Unravelling the Timescales and Processes of Hydrothermal Alteration at Tongariro Volcano, New Zealand

Tongariro is an active composite volcano located in the southern Taupo Volcanic Zone in New Zealand. Its eruptive products range from basaltic andesite to dacite. Tongariro volcano hosts distinct hydrothermal systems, typically formed around actively degassing eruptive vents.

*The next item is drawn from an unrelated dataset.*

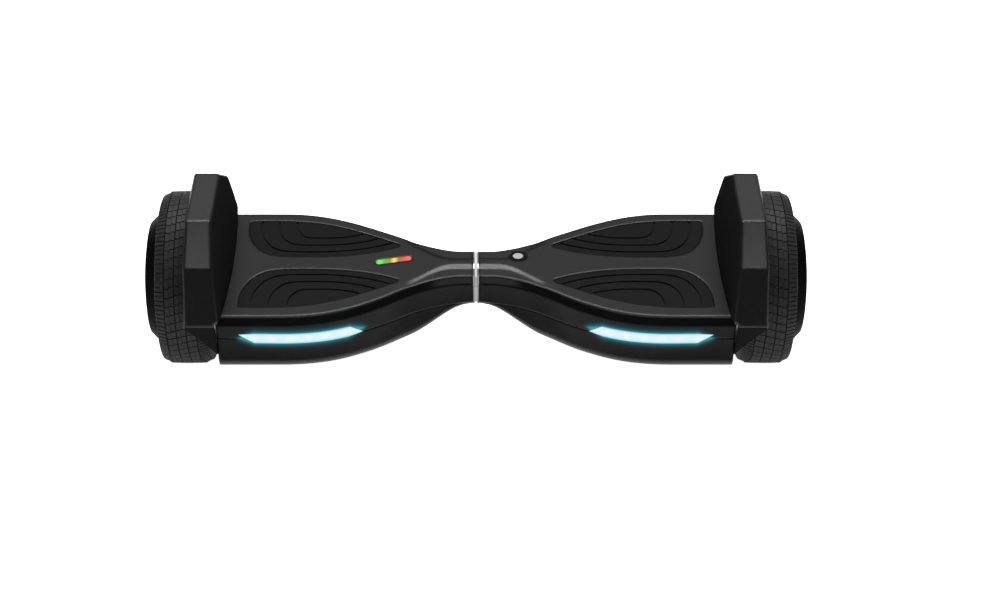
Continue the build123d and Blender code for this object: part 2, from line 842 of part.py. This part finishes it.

Te Maari is one of the recently active vents on Tongariro’s northern flanks that produced two small phreatic eruptions in August and November 2012, as well as a debris avalanche with a volume of 7.7×105 m3. The role of hydrothermal alteration in the sealing and eruption mechanisms has been already documented, yet the timescale of alteration and sealing that can lead to such events remains to be reconstructed.

This study is based on fresh and altered sample pairs aiming to reconstruct alteration processes and timescales for mineral precipitation using field geology, petrography, stable isotopes, and thermodynamic modelling. The samples vary in mineralogy, geochemistry, porosity and related physical properties. The fresh samples have abundant plagioclase, pyroxene, and magnetite as primary phases, while the altered samples are characterized by secondary phyllosilicate minerals, including kaolin- and smectite-group minerals, and precipitation of cristobalite and native sulfur.

The alteration minerals correspond to intermediate argillic alteration that is caused by acidic fluid flow at the near surface at 150-200 °C. Using samples that have stratigraphically and radiometrically well constrained aged from 45 kyr to a decade old, we show that hydrothermal alteration of the primary volcanic minerals and glass operates on timescales of decades to kyrs. Such rapid alteration may catalyse future flank collapses and phreatic eruptions by changing the mechanical and physical properties of the volcanic altered rocks, with implications for the development of more comprehensive hazard assessment strategies.